Anyone walking in Downtown Albion, would notice the 2008 financial crisis took a real toll on the town. The few occupied buildings there don’t provide a plethora of options for community members, college students and faculty and tourists to enjoy.
But Albion is on the upswing.
In 2015, the Michigan Economic Development Corporation approved the plans of building a hotel right in downtown to further revitalize the liveliness of Albion.
Dr. Samuel Shaheen (‘88), Albion alumnus and CEO of Shaheen Development, the driving force of the hotel production, gave insight to members of the Delta Sigma Pi Business Fraternity on why the hotel was a crucial aspect for enhancing Albion and what other developments can be expected in the near future.
Why a hotel? “Most parents have to stay in Marshall or Jackson or just go home,” said Shaheen. “In the four years I went to school here, my father and mother never stayed over once. There was no place for them to stay. They figured if they had to stay in Marshall or Jackson they might as well drive home.”

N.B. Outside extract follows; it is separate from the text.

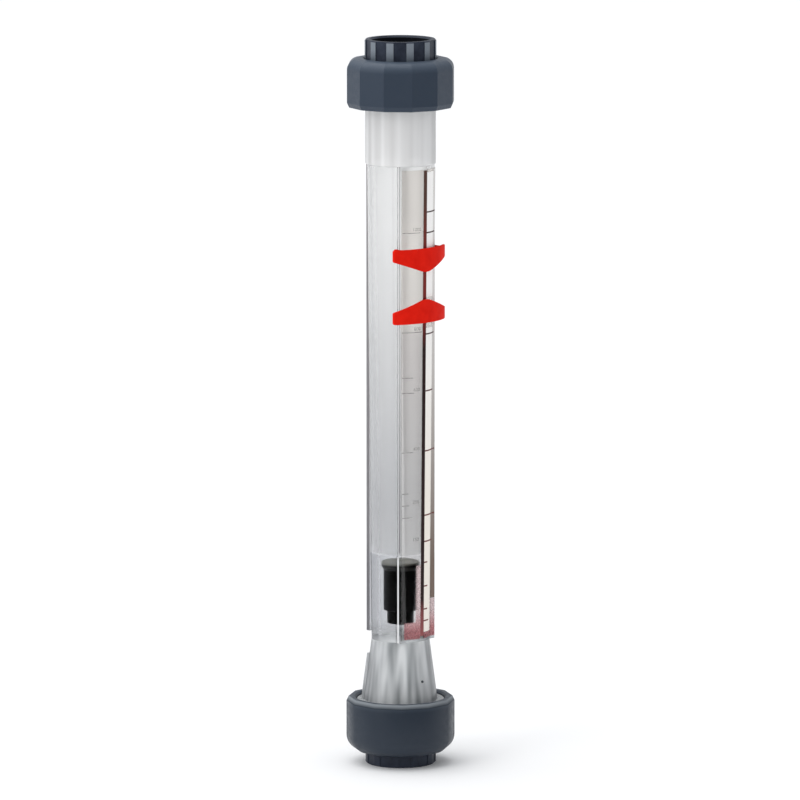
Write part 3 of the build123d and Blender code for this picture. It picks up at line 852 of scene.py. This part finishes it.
for level, place in pointer_places.items():
    form = bmesh.new()
    corners = [form.verts.new((x * mm, 0, z * mm)) for x, z, width, steps in pointer_corners]
    form.faces.new(corners)
    for corner, (x, z, width, steps) in zip(corners, pointer_corners):
        round_off(form, [corner], width, steps, affect="VERTICES")
    # divided every millimetre, so that it can be bent to the arch
    for x in range(-18, 19):
        divide(form, (x * mm, 0, 0), (1, 0, 0))
    bmesh.ops.recalc_face_normals(form, faces=form.faces)
    grown = bmesh.ops.extrude_face_region(form, geom=form.faces[:])["geom"]
    front = set(pick(grown, bmesh.types.BMVert))
    for vert in form.verts:
        radius = pointer_arch - (0 if vert in front else pointer_thickness)
        arch = sqrt(radius ** 2 - (vert.co.x / mm) ** 2)
        vert.co.y = -(arch - pointer_arch + pointer_front) * mm
    bmesh.ops.recalc_face_normals(form, faces=form.faces)
    pointer = link_form(f"{level}_red_pointer", form, pointer_red)
    hook = bmesh.new()
    strip_middle, clip_middle = pointer_arch - pointer_thickness / 2, (clip_low + clip_high) / 2
    root = sqrt(strip_middle ** 2 - clip_middle ** 2) - pointer_arch + pointer_front
    hook.faces.new([hook.verts.new((x * mm, y * mm, hook_foot * mm)) for x, y in (
        (lip_end, -clip_end), (clip_high, -clip_end), (clip_high, -root), (clip_low, -root),
        (clip_low, -clip_end - lip_thickness), (lip_end, -clip_end - lip_thickness),
    )])
    grown = bmesh.ops.extrude_face_region(hook, geom=hook.faces[:])["geom"]
    rim = pick(grown, bmesh.types.BMVert)
    bmesh.ops.translate(hook, verts=rim, vec=(0, 0, hook_height * mm))
    bmesh.ops.recalc_face_normals(hook, faces=hook.faces)
    bmesh.ops.mirror(
        hook, geom=hook.verts[:] + hook.edges[:] + hook.faces[:], axis="X", merge_dist=1e-7,
    )
    bmesh.ops.recalc_face_normals(hook, faces=hook.faces)
    combine(pointer, hook, "UNION")
    smooth(pointer.data, 25)
    pointer.data.transform(place)
    soften(pointer, 0.2)
    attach(pointer, f"{level}_pointer_slide")
    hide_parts(f"{level}_pointer")

# Float. A black plastic body turned with a thinner tail, closed by a head whose upper edge
# is read against the scale. A steel core inside gives it its weight.
tail_end, float_body_start, head_seat, float_top = 77.9, 85.3, 108.0, 112.2
tail_radius, body_radius, reading_radius = 7.3, 9.3, 10.5
cavity_radius, cavity_floor, plug_radius, plug_length = 6.6, 86.3, 6.5, 3.0
dish_radius, dish_depth, waist_chamfer = 3.4, 0.35, 0.25
head_flare = (
    (body_radius + 0.5, head_seat + 0.45), (reading_radius - 0.1, head_seat + 1.7),
    (reading_radius, head_seat + 2.0),
)


def rounded_corner(radius, height, inwards):
    """Outline points of an outer corner with a small rounding, from its flat end to its side."""
    return [
        (radius - 0.5, height), (radius - 0.15, height + 0.15 * inwards),
        (radius, height + 0.5 * inwards),
    ]


float_black = make_finish(
    "float_black", Base_Color=(0.006, 0.006, 0.006, 1), Specular_IOR_Level=0.15,
)
vary(float_black, mottle(float_black, 3 * mm), "Roughness", 0.38, 0.52)
relief(float_black, mottle(float_black, 0.6 * mm, stretch=(4, 4, 0.3)), 0.008 * mm)
# the head's top face is painted pale olive-grey, a painted highlight where it catches the light
# from above
head_with_highlight = make_finish("head_with_highlight", Roughness=0.35)
tint(head_with_highlight, height_share(head_with_highlight, 109.8, 112.6), (0.02, 0.02, 0.018), (0.78, 0.78, 0.7))
relief(head_with_highlight, mottle(head_with_highlight, 0.6 * mm), 0.01 * mm)

float_body = link_form("turned_float_body", turned([
    (0, tail_end), *rounded_corner(tail_radius, tail_end, 1),
    (tail_radius, float_body_start - waist_chamfer),
    (tail_radius + waist_chamfer, float_body_start),
    *rounded_corner(body_radius, float_body_start, 1), (body_radius, head_seat),
    (cavity_radius, head_seat), (cavity_radius, cavity_floor), (0, cavity_floor),
], facets=144), float_black, sharp=40)
float_head = link_form("turned_float_head", turned([
    (0, head_seat - plug_length), (plug_radius, head_seat - plug_length), (plug_radius, head_seat),
    (body_radius, head_seat), *head_flare,
    *reversed(rounded_corner(reading_radius, float_top, -1)), (dish_radius + 0.6, float_top),
    (dish_radius, float_top - dish_depth), (0, float_top - dish_depth),
], facets=144), head_with_highlight, sharp=40)
for piece, node in ((float_body, "float_body"), (float_head, "float_head")):
    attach(piece, "float")
    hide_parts(node)
core_steel = make_finish("core_steel", Base_Color=(0.5, 0.49, 0.48, 1), Metallic=1.0)
vary(core_steel, mottle(core_steel, 1.5 * mm, stretch=(1, 1, 0.1)), "Roughness", 0.25, 0.45)
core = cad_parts["float_ballast"]
core.data.materials.clear()
core.data.materials.append(core_steel)

# Float stops. Clear plastic rings sit in the tube's ends, and three thin vanes on each hold
# a pin in the middle of the bore, where it catches the float.
stop_plastic = make_finish(
    "stop_plastic", Base_Color=(0.93, 0.94, 0.95, 1), IOR=1.12, Transmission_Weight=1.0,
)
vary(stop_plastic, mottle(stop_plastic, 4 * mm), "Roughness", 0.08, 0.18)
for end in ends:
    form = bmesh.new()
    form.from_mesh(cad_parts[f"{end}_float_stop"].data)
    bmesh.ops.remove_doubles(form, verts=form.verts, dist=1e-6)
    stop = link_form(f"{end}_clear_stop", form, stop_plastic)
    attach(stop, "root")
    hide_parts(f"{end}_float_stop")

# Seals. A black rubber ring lies in the groove of each end face, pressed flat by the flange.
# Its faces are dull, with the fine grain of a rubber mould.
seal_rubber = make_finish("seal_rubber", Roughness=0.75)
tint(seal_rubber, mottle(seal_rubber, 2 * mm), (0.009, 0.009, 0.01), (0.02, 0.02, 0.021))
relief(seal_rubber, mottle(seal_rubber, 0.3 * mm), 0.02 * mm)
for end in ends:
    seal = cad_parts[f"{end}_seal_ring"]
    seal.data.materials.clear()
    seal.data.materials.append(seal_rubber)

There are plenty of events in and around Albion for people to attend. The community swells for a short period of time for events like Parents Weekend, Homecoming and Festival of the Forks. Providing a place to stay overnight would bring in people who don’t want to travel just for the day.

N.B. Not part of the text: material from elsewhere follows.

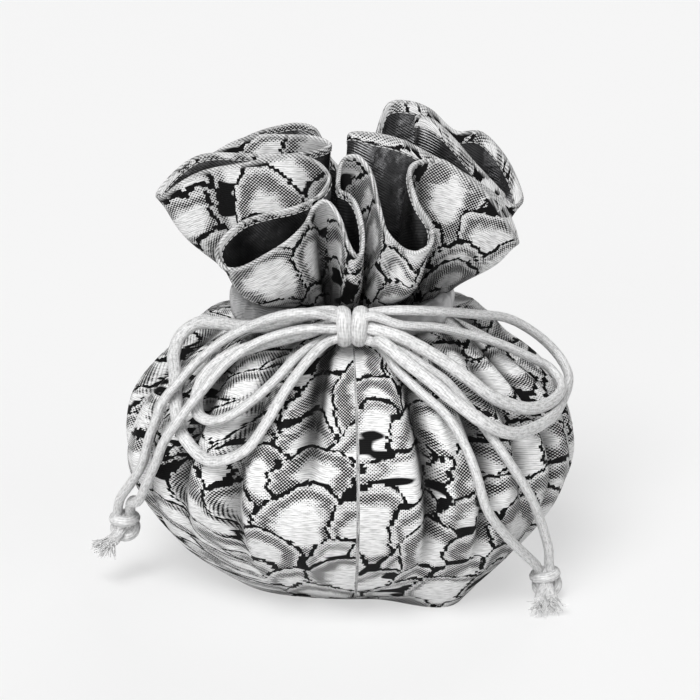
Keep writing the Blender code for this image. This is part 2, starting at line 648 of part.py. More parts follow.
left_exits = end_exits(LEFT_END, LEFT_END_UP)
right_exits = end_exits(RIGHT_END, RIGHT_END_UP)
ends_of = {
    "tail_left_1": left_exits[1],
    "tail_left_2": left_exits[0],
    "tail_right_1": right_exits[0],
    "tail_right_2": right_exits[1],
}
for name, route in STRANDS.items():
    route = [*route, tuple(ends_of[name])] if name in ends_of else route
    cord(name, smooth_path(route, CORD_STEP), cord_satin)
end_knot("end_knot_left", LEFT_END, LEFT_END_UP, LEFT_FRAYS, cord_satin)
end_knot("end_knot_right", RIGHT_END, RIGHT_END_UP, RIGHT_FRAYS, cord_satin)
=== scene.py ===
import json
import math

import bmesh
import bpy
import numpy as np
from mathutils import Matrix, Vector, noise

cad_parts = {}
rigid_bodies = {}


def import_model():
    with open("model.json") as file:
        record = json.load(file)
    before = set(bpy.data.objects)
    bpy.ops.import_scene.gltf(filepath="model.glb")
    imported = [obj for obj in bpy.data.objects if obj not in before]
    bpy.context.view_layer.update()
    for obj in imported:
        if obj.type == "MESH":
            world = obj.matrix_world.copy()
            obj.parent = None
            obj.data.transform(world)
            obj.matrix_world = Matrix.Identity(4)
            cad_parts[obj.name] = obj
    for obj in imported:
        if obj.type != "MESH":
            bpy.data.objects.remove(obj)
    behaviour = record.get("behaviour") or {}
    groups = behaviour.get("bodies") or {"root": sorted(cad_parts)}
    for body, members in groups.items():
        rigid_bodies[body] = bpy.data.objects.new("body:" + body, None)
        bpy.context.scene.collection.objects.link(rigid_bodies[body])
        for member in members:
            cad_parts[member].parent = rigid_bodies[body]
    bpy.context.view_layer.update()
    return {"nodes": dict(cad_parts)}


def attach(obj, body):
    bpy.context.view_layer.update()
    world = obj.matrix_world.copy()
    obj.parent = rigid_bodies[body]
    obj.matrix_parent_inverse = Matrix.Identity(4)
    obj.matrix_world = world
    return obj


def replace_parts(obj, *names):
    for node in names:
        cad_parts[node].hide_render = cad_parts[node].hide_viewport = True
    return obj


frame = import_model()
mm = 0.001
nodes = frame["nodes"]


class Wire:
    # one output socket, so that shader maths reads as plain expressions
    def __init__(self, shader, socket):
        self.shader = shader
        self.socket = socket

    def op(self, operation, *others):
        return self.shader.add("ShaderNodeMath", [self, *others], operation=operation)

    def __add__(self, other):
        return self.op("ADD", other)

    __radd__ = __add__

    def __mul__(self, other):
        return self.op("MULTIPLY", other)

    __rmul__ = __mul__

    def __sub__(self, other):
        return self.op("SUBTRACT", other)

    def __rsub__(self, other):
        return self.shader.add("ShaderNodeMath", [other, self], operation="SUBTRACT")

    def __truediv__(self, other):
        return self.op("DIVIDE", other)

    def sine(self):
        return self.op("SINE")

    def floor(self):
        return self.op("FLOOR")

    def atLeast(self, other):
        return self.op("MAXIMUM", other)

    def atMost(self, other):
        return self.op("MINIMUM", other)

    def step(self, low, high):
        # 0 below low, 1 above high, smooth between
        values = {"Value": self, "From Min": low, "From Max": high}
        return self.shader.add("ShaderNodeMapRange", values, interpolation_type="SMOOTHSTEP")

    def out(self, name):
        return Wire(self.shader, self.socket.node.outputs[name])


class Shader:
    # a material under construction: each method adds a node
    def __init__(self, name):
        self.material = bpy.data.materials.new(name)
        self.material.use_nodes = True
        self.tree = self.material.node_tree
        self.surface = self.tree.nodes["Principled BSDF"]

    def link(self, socket, value):
        if isinstance(value, Wire):
            self.tree.links.new(value.socket, socket)
        elif hasattr(socket.default_value, "__len__") and len(socket.default_value) == 4 and len(value) == 3:
            socket.default_value = (*value, 1)
        else:
            socket.default_value = value

    def add(self, kind, values=None, out=0, **settings):
        node = self.tree.nodes.new(kind)
        for name, value in settings.items():
            setattr(node, name, value)
        pairs = values.items() if isinstance(values, dict) else enumerate(values or ())
        for name, value in pairs:
            self.link(node.inputs[name], value)
        return Wire(self, node.outputs[out])

    def mix(self, factor, first, second):
        return self.add("ShaderNodeMix", {0: factor, 6: first, 7: second}, 2, data_type="RGBA")

    def noise(self, vector, scale, detail=2.0):
        return self.add("ShaderNodeTexNoise", {"Vector": vector, "Scale": scale, "Detail": detail})

    def chance(self, dimensions, value):
        # an even random number, or three as a colour, for each value
        name = "W" if dimensions == "1D" else "Vector"
        return self.add("ShaderNodeTexWhiteNoise", {name: value}, noise_dimensions=dimensions)

    def attribute(self, name):
        return self.add("ShaderNodeAttribute", out=2, attribute_name=name)

    def combine(self, x, y, z=0.0):
        return self.add("ShaderNodeCombineXYZ", [x, y, z])

    def split(self, vector):
        x = self.add("ShaderNodeSeparateXYZ", [vector])
        return x, x.out("Y"), x.out("Z")

    def uv(self):
        return self.split(self.add("ShaderNodeUVMap", uv_map="cloth"))

    def place(self):
        return self.add("ShaderNodeTexCoord", out=3)

    def bump(self, height, strength, distance):
        return self.add("ShaderNodeBump", {"Strength": strength, "Distance": distance, "Height": height})

    def finish(self, **values):
        for name, value in values.items():
            self.link(self.surface.inputs[name.replace("_", " ")], value)
        return self.material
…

Shaheen explained that the new hotel, a Courtyard by Marriott, is a strong brand in the industry. The brand itself will be attractive to parents and passerby who may need an overnight stay while traveling; I-94 and I-69 are catalysts for bringing more activity into the community.
Shaheen discussed that the hotel was not just for bringing in outside crowds and improving the economy. “It will be a resource for students, parents, faculty and the community” said Shaheen, “Many people in the community have said that they have not been able to have corporate events, weddings or even family reunions because there was never any place to do them.”

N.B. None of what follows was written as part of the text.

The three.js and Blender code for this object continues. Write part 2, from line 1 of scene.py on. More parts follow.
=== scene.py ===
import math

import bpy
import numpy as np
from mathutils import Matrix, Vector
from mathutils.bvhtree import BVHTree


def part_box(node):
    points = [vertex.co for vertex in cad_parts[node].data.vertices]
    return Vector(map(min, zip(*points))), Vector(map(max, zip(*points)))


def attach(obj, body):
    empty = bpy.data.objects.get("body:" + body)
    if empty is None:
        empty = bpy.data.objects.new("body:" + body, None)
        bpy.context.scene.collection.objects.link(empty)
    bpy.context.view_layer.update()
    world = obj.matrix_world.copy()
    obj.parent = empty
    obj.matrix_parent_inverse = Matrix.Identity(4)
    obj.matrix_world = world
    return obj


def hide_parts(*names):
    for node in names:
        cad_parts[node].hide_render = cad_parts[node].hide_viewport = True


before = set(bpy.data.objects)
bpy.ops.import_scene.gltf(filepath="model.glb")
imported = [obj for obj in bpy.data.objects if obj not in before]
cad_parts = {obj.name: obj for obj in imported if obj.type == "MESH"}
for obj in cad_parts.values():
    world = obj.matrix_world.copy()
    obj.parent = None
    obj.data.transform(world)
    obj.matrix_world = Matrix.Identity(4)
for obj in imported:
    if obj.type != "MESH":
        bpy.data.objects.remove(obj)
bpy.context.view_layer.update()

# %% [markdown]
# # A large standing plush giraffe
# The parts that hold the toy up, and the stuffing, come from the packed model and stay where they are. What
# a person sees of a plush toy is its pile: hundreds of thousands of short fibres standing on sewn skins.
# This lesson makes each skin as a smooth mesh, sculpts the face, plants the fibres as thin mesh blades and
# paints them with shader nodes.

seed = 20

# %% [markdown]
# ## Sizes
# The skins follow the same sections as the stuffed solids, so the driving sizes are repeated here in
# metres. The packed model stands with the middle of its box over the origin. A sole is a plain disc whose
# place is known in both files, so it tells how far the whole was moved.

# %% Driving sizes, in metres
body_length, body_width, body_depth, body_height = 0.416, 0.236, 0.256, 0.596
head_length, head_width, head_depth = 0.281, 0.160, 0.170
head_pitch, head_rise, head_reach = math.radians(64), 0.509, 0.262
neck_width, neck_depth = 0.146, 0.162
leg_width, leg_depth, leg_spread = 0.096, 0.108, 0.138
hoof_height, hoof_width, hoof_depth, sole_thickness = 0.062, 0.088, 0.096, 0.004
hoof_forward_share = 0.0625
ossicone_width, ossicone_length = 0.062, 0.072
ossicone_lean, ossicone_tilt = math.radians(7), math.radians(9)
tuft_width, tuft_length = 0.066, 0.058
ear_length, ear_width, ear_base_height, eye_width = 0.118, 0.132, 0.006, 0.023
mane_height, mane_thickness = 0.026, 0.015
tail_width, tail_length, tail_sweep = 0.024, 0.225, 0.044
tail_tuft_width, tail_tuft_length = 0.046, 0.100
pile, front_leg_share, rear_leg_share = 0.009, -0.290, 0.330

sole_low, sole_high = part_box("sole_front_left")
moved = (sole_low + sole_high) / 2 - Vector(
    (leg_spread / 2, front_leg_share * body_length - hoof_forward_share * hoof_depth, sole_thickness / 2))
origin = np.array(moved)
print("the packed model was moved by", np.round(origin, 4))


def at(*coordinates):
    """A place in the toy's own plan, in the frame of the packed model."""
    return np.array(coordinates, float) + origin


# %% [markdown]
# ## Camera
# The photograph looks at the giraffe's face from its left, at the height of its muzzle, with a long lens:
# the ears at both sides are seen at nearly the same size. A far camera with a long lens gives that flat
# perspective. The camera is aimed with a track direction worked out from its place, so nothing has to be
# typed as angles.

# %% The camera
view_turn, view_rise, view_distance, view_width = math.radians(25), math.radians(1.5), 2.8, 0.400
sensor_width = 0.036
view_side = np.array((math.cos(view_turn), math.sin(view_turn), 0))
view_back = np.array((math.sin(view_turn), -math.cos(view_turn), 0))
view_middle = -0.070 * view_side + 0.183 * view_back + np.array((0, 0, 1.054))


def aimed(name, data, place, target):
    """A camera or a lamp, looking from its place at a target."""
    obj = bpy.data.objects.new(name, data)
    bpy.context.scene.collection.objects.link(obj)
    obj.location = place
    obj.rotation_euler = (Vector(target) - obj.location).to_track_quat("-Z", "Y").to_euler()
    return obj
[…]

The hotel is just a facet of the metamorphosis happening in downtown Albion.
Albion College started 2017 off with the opening of the Ludington Center on Superior Street, which provides a place where members of the community can come together with the college and establish relationships that will only further the growth of Albion.
Shaheen envisions Albion returning to the former glory it once had by bringing back local businesses. Albion Reinvestment Corporation, a tax-exempt nonprofit organization, has acquired many of the buildings downtown for renovations. The New Albion Investment Group provides capital in order to administer “near zero” renting costs for these spaces, which is an incentive for business owners to open a storefront downtown and be successful.
“We’ll have a business contest that challenges Jackson, Battle Creek, Ann Arbor, anywhere in Michigan and do a social media campaign where we give away free space for [a certain] type of business,” he said. “Then we can incentivize a business to come down and set up another shop.”
One challenge business owners face is reduced activity when the college closes for the summer. Shaheen noted there are many other things such as festivals, camps and the newly renovated equestrian center that take place during the off season that need the services storefronts provide.
While students have a significant impact on the town already, they have the opportunity to increase the influence through this time of redevelopment by creating ideas of desired stores and other opportunities wanted in Albion, as well as use personal relationships with others who may want to establish their business in Albion.
“It will take some time but we’re getting closer,” said Shaheen. “We’re going to have a community that lives together well and is successful.”